La larga sombra de Wagner

La larga sombra de Wagner

El día en que se publica este artículo se cumplen 137 años de la muerte de Richard Wagner en el palacio Vendramin de Venecia. Pese a las dificultades que entraña la puesta en escena y la ejecución musical de sus composiciones, todos los teatros de ópera del mundo de nivel aceptan actualmente gustosos el reto de ofrecer grandes producciones wagnerianas. También hoy el Teatro Real de Madrid estrena Siegfried, en producción de Robert Carsen y dirección musical de Pablo Heras-Casado, pese a las dificultades añadidas a causa de la pandemia.
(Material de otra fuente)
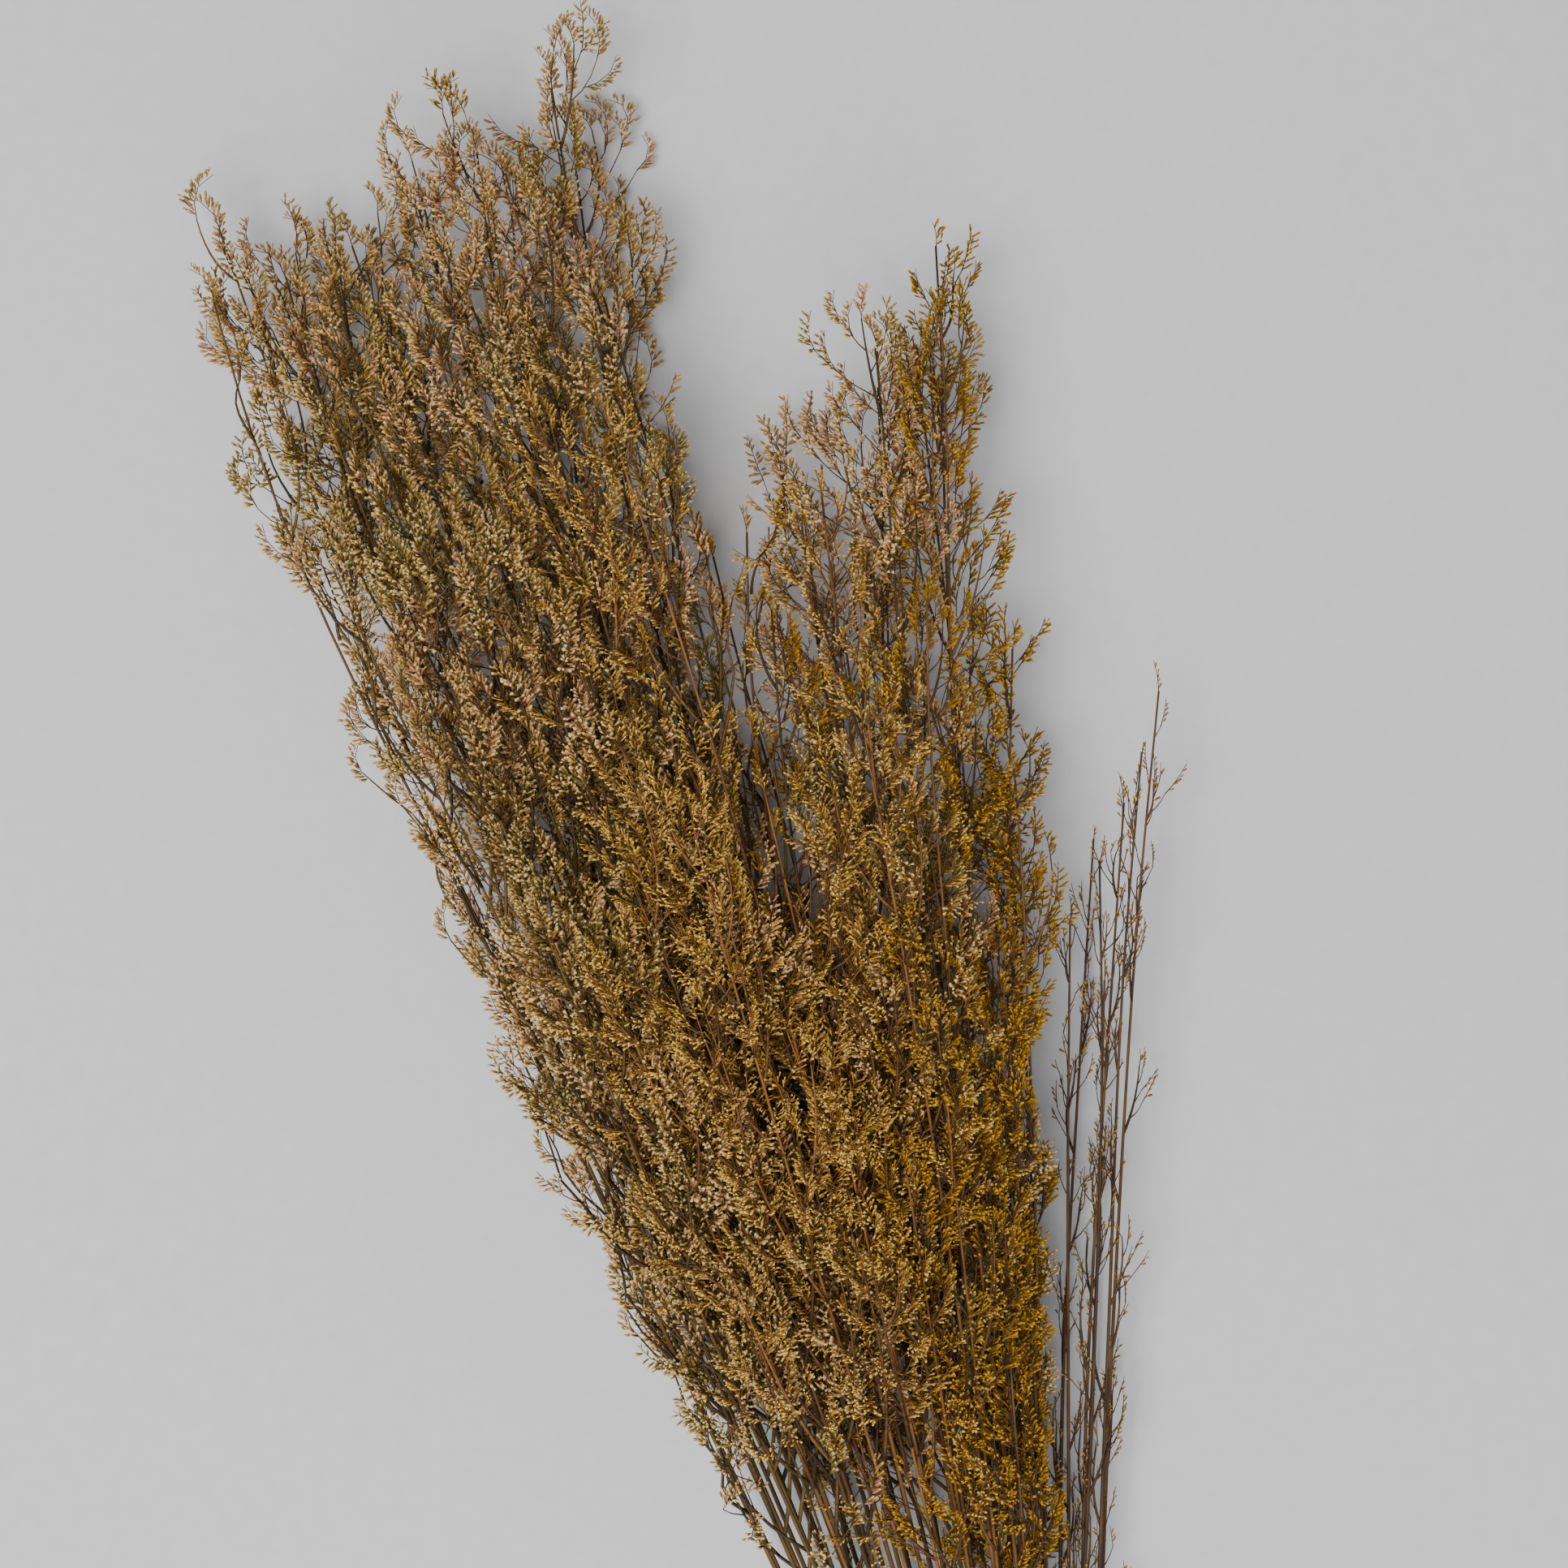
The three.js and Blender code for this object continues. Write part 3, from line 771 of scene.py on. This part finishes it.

En València el Palau de les Arts ha ofrecido en su breve pero fructífera historia grandes producciones de Wagner, entre las que destaca la de El anillo del nibelungo con producción de La Fura dels Baus (Carlus Padrissa) y dirección musical de Zubin Mehta. Cabe esperar que el Tristan und Isolde que se iba a estrenar en marzo bajo la batuta de Mikko Franck, y que ha sido suspendido por circunstancias derivadas de la pandemia, se pueda recuperar pronto.

En medio de este panorama de indudable auge del genio de Leipzig, acaba de ver la luz una nueva obra del escritor y crítico musical estadounidense Alex Ross, que adquiró gran celebridad por su magna obra sobre la música del siglo XX The Rest is Noise, finalista del premio Pulitzer. En España fue traducida como El ruido eterno, con lo que se perdía la paráfrasis shakespeariana del título original. El nuevo libro de Ross se titula Wagnerism. Art and Politics in the Shadow of Music. Tiene más de 900 páginas, al menos en la edición digital que tengo, y es un monumental compendio de la figura de Wagner, especialmente en lo que respecta a su influencia en las artes y en la política.

«El efecto de Wagner en la música», escribe Ross, «fue enorme, pero no excedió el de Monteverdi, Bach o Beethoven. Su efecto en las otras artes no tuvo, sin embargo, precedente, y no ha sido igualado, incluso en el terreno popular». En realidad Wagner cambió el sentido de la ópera y previó el cine al ofrecer sesiones continuadas con las luces apagadas y sin interrupciones para aplaudir. Sin la gigantesca construcción que supone el Anillo y todo su juego de Leitmotive no se explica una gran parte de la música de cine del siglo XX. Y sin el paso formal que supuso Tristan no se explica Schoenberg y la atonalidad.

Pero hay mucho más: el Wagner amigo de Bakunin que participa en la revolución de Dresde, el autor de un planfleto antijudío, el ególatra visionario que consiguió el apoyo de Luis II de Baviera y construir el teatro que hoy continúa ofreciendo sus festivales en Bayreuth. El libro de Ross, con un impresionante despliegue de erudición recorre la influencia de Wagner en Baudelaire y los simbolistas, en el decadentismo, entre los judíos, en el feminismo, en la cultura gay, en el Modernismo, en la Revolución Rusa y en Hitler y el nazismo, entre otras muchas cosas.

La lectura del libro es tan apasionante como la música del personaje de que trata. Y yo diría que una garantía de su interés es que entre las reseñas que he leído hay grandes elogios, pero también algún desprecio, como el de Norman Lebrecht, eminente crítico y escritor, y antiwagneriano militante. No olvidemos que Wagner desde el principio despertó grandes amores, como en Luis II, Bruckner, Mahler y Strauss, y grandes odios, como en Hanslick y Adorno. Ross recuerda en su libro que Nietzsche, primero devoto y luego detractor del compositor de Leipzig, compararía la experiencia de escuchar su música con la del hachís, Baudelaire con la del alcohol y otros con la morfina y la absenta. Esa larga sombra, teñida de embriagez y adicción, de filias y de fobias, es la que continúa proyectando una de las obras más complejas, densas y ricas de la historia de la música y de la escena.